Among our finalists are two Law Centre solicitors and one practice:

Legal Aid Newcomer: Josie Hicklin, Greater Manchester Law Centre

Josie’s work fighting for the most marginalised and vulnerable groups in society culminated at the end of 2022 in a victory at the High Court. She helped obtain an increase in government support for more than 50,000 asylum seeking adults and children who could not afford to meet their essential living needs—an exceptional achievement for a lawyer at any stage of their career, but especially for one in their first year since qualification.

Josie’s effective and committed approach shines through in all her cases, and she has also built relationships with front-line agencies and charities across Greater Manchester. They now know where to turn to for help when legal advice is urgently needed to avoid a client becoming homeless.

Lily Lewis, Barrister at Garden Court North Chambers, said:

“One of the many things that makes Josie exceptional is her ability to listen to her clients without judgement, to make them feel valued, and to connect with them on a genuine human level, often with her characteristic charm and sense of humour. Josie has helped many, many people in Greater Manchester to avoid homelessness or to come off the streets.”

Social Welfare Law: Jess Haley, Bristol Law Centre

In recent years, access to legal assistance with housing problems in Bristol has become much more difficult. Shockingly, the South West’s largest and most populous city was served by just three legal aid providers in 2020. Given this, Jess joined the Law Centre’s housing team at a crucial time, becoming its legal aid supervisor.  

Each week, Jess provides emergency advice and representation to those facing eviction. She can see over ten clients a day, with as little as five minutes’ preparation time.

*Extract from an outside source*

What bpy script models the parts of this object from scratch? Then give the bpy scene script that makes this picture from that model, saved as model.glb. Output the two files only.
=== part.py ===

Still, she can present a judge with a solution that can be the difference between a tenant being evicted or staying in their home.

A client of Jess’s said:

“I don’t think I can overstate the value and impact Jess’s input had on my ability to successfully navigate this complex and, at times, highly challenging period of litigation. I also feel like I have learned an awful lot, and that is due in large part to the manner in which we communicated, and how thoroughly and comprehensively Jess consistently answered my queries and acknowledged my concerns.”

Legal Aid Firm/ Not-for-Profit Agency: Central England Law Centre

Central England Law Centre has expanded to offer legal work across the full range of social welfare law areas and currently operates seven legal aid contracts. Over the past eight years, its legal advice team has almost tripled in size, now employing fifty members of staff. This makes it one of the country’s largest Law Centres and enables it to collaborate with a local network of over 100 partner ‘safety net’ services.

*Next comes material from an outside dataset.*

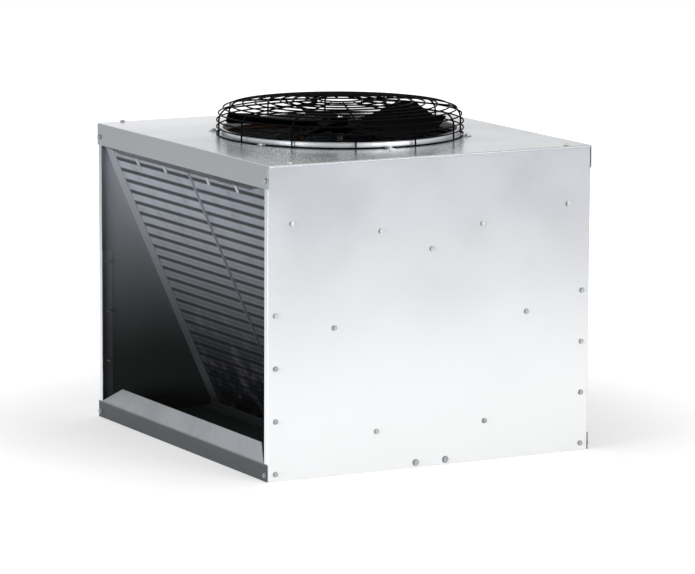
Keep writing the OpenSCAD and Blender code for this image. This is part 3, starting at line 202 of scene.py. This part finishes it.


# in these looks, the colours low down, towards the far side and on the inside faces are painted light and
# shade, not the metal's own colour
sheets = {
    "side_sheet": dict(
        colour=(0.47, 0.49, 0.52), shade=(0.42, 0.44, 0.47), tint=(0.47, 0.46, 0.52), tintAmount=0.5,
        patchScale=5.0, spangleScale=260.0, spangleAmount=0.12, roughness=0.44, metallic=0.3, bump=0.04,
        paintedLowShading=(0.95, 0.96, 0.97), lowBand=(0.0, 0.64),
        inside=(0.3565, 0.3767, 0.6), dusty=(0.42, 0.44, 0.47), deep=(0.012, 0.014, 0.014)),
    "top_sheet": dict(
        colour=(0.52, 0.54, 0.56), shade=(0.46, 0.48, 0.50), tint=(0.50, 0.51, 0.56), tintAmount=0.3,
        patchScale=6.0, spangleScale=240.0, spangleAmount=0.08, roughness=0.22, metallic=0.75, bump=0.01,
        paintedFarHighlight=(0.74, 0.75, 0.77), farBand=(0.0, 0.36),
        paintedLowShading=(0.25, 0.268, 0.28), lowBand=(0.6075, 0.6098)),
    "base_sheet": dict(
        colour=(0.32, 0.335, 0.35), shade=(0.265, 0.28, 0.295), tint=(0.32, 0.32, 0.35), tintAmount=0.3,
        patchScale=9.0, spangleScale=230.0, spangleAmount=0.15, roughness=0.44, metallic=0.6, bump=0.04,
        paintedLowShading=(0.068, 0.075, 0.080), lowBand=(0.030, 0.037),
        inside=(0.3335, 0.3775, 0.1), dusty=(0.06, 0.065, 0.065), deep=(0.012, 0.014, 0.014)),
    "inner_sheet": dict(
        colour=(0.50, 0.52, 0.54), shade=(0.42, 0.44, 0.46), tint=(0.48, 0.48, 0.54), tintAmount=0.3,
        patchScale=9.0, spangleScale=240.0, spangleAmount=0.15, roughness=0.42, metallic=0.5, bump=0.04,
        inside=(0.40, 0.40, 0.6), dusty=(0.46, 0.48, 0.52), deep=(0.05, 0.055, 0.06)),
    "orifice_sheet": dict(
        colour=(0.84, 0.86, 0.88), shade=(0.74, 0.76, 0.78), tint=(0.65, 0.66, 0.70), tintAmount=0.3,
        patchScale=9.0, spangleScale=240.0, spangleAmount=0.15, roughness=0.34, metallic=0.6, bump=0.03,
        inside=(0.40, 0.40, 0.6095), dusty=(0.012, 0.012, 0.013), deep=(0.008, 0.008, 0.008)),
    "box_sheet": dict(
        colour=(0.66, 0.68, 0.70), shade=(0.58, 0.60, 0.62), tint=(0.63, 0.63, 0.67), tintAmount=0.3,
        patchScale=11.0, spangleScale=240.0, spangleAmount=0.15, roughness=0.42, metallic=0.5, bump=0.04),
    "zinc_steel": dict(
        colour=(0.42, 0.43, 0.44), shade=(0.28, 0.29, 0.30), tint=(0.42, 0.42, 0.38), tintAmount=0.4,
        patchScale=60.0, spangleScale=900.0, spangleAmount=0.2, roughness=0.36, metallic=0.7, bump=0.05),
    "bright_steel": dict(
        colour=(0.62, 0.63, 0.65), shade=(0.50, 0.51, 0.53), tint=(0.58, 0.56, 0.52), tintAmount=0.3,
        patchScale=40.0, spangleScale=900.0, spangleAmount=0.15, roughness=0.26, metallic=1.0, bump=0.03),
    "copper": dict(
        colour=(0.46, 0.23, 0.14), shade=(0.30, 0.15, 0.10), tint=(0.24, 0.16, 0.13), tintAmount=0.6,
        patchScale=30.0, spangleScale=700.0, spangleAmount=0.15, roughness=0.38, metallic=0.8, bump=0.04),
    "fitting_brass": dict(
        colour=(0.70, 0.54, 0.26), shade=(0.56, 0.42, 0.20), tint=(0.48, 0.38, 0.22), tintAmount=0.4,
        patchScale=50.0, spangleScale=900.0, spangleAmount=0.1, roughness=0.3, metallic=1.0, bump=0.03),
}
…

The Law Centre has developed a holistic service capable of addressing interlinked issues: one in five clients is supported by multiple teams. By getting to the root of clients’ problems and resolving them, the Law Centre can give clients long-term stability to get on with their lives. When cases reflect systemic inequality, the Law Centre is also able to bring public law and human rights challenges.

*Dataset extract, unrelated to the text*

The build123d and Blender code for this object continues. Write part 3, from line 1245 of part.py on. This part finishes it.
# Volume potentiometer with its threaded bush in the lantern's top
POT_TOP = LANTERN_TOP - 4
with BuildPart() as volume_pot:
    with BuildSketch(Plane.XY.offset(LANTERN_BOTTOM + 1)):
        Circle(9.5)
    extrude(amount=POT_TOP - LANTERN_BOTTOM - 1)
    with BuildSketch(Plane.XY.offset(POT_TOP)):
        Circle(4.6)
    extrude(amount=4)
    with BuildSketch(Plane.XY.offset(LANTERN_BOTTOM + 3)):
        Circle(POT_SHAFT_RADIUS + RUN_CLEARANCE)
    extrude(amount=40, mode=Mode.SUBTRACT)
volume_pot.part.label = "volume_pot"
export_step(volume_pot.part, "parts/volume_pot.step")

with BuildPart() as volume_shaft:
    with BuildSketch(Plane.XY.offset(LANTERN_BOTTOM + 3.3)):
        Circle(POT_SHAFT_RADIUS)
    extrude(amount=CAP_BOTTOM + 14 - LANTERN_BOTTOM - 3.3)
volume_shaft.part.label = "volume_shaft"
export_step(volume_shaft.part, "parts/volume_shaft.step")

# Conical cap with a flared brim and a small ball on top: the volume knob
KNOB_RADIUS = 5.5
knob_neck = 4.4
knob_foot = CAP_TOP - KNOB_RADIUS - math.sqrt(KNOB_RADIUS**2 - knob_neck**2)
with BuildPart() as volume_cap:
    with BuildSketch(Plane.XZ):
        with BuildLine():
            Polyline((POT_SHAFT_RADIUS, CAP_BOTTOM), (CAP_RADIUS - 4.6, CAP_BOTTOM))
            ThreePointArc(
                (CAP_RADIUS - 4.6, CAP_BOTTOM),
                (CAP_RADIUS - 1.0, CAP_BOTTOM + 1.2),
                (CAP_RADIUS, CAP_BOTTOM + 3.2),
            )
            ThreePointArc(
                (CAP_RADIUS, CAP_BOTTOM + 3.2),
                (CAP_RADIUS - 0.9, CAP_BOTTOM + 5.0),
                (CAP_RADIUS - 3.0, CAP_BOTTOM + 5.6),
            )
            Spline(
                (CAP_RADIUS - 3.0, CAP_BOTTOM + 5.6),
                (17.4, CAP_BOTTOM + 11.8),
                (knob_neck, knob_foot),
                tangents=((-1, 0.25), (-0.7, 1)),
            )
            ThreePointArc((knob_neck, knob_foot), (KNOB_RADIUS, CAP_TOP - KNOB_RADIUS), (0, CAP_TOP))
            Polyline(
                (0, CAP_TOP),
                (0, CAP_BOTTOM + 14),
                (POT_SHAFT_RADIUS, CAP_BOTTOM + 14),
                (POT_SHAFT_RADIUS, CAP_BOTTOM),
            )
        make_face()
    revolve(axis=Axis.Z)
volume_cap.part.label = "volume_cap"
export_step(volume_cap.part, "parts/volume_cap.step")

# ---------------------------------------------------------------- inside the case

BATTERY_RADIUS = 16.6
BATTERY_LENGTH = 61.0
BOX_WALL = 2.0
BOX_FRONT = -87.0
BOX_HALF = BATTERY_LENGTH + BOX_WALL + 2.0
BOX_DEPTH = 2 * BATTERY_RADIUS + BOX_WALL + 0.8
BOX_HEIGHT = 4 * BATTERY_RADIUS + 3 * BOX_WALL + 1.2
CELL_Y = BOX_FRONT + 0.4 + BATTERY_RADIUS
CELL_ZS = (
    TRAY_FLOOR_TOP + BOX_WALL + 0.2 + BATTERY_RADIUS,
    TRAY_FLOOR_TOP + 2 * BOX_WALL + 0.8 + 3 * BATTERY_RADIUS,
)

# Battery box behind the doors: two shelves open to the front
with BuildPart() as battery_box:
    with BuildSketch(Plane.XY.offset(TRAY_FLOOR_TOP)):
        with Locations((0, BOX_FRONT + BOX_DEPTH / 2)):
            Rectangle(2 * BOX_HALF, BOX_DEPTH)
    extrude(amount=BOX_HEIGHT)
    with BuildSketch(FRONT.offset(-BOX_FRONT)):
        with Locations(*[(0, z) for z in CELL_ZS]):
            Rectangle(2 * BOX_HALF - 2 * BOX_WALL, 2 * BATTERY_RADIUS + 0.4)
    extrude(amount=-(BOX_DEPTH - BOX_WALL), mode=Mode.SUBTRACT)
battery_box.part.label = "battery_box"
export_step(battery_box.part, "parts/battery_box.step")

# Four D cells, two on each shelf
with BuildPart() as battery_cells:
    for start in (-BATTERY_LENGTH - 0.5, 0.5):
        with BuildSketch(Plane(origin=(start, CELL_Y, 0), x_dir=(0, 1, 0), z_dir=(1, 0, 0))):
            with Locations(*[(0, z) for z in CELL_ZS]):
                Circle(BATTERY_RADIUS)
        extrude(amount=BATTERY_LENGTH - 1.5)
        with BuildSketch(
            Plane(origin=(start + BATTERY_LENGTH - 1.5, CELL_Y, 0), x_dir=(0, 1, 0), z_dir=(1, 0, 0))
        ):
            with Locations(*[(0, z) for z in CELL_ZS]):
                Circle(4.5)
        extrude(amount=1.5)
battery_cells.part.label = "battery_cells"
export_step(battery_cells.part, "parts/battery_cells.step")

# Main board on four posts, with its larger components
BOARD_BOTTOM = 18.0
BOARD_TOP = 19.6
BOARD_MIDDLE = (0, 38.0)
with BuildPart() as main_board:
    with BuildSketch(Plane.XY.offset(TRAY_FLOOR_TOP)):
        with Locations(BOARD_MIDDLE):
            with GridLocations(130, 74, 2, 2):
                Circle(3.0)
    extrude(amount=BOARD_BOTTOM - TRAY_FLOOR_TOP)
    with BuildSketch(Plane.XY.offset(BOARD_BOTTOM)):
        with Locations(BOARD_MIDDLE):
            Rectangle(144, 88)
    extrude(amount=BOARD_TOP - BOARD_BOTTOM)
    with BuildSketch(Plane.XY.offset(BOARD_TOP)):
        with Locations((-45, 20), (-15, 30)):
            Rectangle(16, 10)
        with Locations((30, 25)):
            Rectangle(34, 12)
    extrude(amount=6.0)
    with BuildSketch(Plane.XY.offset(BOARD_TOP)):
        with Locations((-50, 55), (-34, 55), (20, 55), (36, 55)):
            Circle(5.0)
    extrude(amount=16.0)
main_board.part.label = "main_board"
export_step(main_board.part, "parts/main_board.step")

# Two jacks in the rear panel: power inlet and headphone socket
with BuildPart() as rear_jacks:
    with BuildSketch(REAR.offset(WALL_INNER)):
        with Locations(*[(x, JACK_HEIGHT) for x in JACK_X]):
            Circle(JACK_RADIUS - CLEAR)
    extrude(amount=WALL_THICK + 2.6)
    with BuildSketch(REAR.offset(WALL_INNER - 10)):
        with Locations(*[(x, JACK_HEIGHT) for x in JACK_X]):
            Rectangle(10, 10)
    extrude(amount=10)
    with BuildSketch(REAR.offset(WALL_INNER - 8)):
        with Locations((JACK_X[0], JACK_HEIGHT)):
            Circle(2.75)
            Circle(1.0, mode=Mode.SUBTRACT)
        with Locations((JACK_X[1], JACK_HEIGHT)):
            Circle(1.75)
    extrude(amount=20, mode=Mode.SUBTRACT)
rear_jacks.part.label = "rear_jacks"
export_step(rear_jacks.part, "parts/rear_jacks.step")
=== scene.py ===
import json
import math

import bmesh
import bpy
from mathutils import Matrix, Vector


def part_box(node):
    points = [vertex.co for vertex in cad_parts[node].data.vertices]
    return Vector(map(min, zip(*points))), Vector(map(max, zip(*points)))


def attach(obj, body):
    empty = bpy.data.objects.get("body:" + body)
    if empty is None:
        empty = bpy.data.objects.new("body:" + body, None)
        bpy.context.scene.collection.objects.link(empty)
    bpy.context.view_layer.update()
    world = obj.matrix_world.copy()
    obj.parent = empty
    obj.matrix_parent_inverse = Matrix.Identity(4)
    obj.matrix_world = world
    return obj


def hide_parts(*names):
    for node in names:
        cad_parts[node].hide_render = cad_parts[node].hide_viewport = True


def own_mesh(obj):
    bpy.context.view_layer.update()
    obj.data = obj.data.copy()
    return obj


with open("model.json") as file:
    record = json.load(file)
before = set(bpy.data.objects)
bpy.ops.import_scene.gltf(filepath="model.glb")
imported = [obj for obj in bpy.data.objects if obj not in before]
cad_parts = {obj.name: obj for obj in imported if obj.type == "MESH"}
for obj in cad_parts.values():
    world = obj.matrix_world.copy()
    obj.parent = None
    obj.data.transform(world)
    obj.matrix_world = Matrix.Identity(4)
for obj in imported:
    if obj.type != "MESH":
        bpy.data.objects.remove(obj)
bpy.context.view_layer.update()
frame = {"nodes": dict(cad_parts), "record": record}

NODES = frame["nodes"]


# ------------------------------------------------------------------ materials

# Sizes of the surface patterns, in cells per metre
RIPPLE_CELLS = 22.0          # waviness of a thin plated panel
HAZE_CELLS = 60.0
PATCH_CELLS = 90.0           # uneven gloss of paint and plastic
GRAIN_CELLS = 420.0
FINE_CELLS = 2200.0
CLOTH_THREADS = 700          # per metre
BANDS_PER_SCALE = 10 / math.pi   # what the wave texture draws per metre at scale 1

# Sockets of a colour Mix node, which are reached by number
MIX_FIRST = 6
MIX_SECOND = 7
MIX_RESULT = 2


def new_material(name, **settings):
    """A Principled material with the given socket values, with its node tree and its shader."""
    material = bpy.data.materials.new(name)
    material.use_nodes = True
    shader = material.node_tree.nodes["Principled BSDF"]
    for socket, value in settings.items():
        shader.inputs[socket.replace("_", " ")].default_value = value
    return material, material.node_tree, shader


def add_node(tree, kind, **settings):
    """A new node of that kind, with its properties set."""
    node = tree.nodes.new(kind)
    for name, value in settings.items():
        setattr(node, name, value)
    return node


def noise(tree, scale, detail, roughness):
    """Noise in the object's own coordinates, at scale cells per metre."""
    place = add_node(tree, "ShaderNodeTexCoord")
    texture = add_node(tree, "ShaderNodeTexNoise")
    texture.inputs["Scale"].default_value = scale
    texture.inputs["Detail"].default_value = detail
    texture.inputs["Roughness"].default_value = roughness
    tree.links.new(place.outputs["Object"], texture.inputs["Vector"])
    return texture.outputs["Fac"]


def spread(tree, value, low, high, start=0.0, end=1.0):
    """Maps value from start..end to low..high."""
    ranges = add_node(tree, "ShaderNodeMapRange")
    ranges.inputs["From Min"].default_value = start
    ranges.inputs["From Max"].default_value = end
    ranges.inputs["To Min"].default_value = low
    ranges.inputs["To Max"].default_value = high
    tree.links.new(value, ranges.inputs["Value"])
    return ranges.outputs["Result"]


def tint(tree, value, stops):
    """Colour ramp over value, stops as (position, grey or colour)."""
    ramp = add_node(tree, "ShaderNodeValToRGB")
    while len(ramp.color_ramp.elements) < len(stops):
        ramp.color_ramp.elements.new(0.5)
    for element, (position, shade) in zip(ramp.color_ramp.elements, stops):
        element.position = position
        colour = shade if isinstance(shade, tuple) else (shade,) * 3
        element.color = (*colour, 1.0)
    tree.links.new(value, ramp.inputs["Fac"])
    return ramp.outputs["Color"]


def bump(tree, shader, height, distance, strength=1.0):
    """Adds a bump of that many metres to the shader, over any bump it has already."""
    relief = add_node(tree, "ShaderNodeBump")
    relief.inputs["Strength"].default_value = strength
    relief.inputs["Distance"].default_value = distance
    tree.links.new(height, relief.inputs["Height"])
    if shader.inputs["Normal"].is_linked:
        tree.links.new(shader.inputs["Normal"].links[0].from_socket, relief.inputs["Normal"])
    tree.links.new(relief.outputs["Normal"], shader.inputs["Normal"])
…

Securing people’s access to legal assistance is the Law Centre’s objective not just for now but also for the future. It currently employs ten solicitors who have completed their legal training at the Law Centre or through the prestigious Justice First Fellowship scheme. A further ten solicitors have qualified with the Law Centre in the past 5 years. The Law Centre also operates advice clinics with two university law schools: this year, eight students who have completed clinic placements went on to join the Law Centre as paralegals and administrators.

Nimrod Ben-Cnaan, head of policy and profile at the Law Centres Network, said:

“We are very proud of these inspirational Law Centres finalists. They reflect the great opportunities across the Law Centres network: to do socially valuable legal work from the earliest stages; to learn, develop and progress in your career; to partner up and strengthen the fabric of our local community; and to challenge systemic injustice and bring the wider change we need.”

We wish our finalists the best of luck and look forward to celebrating them at the award ceremony held in central London on 12 July.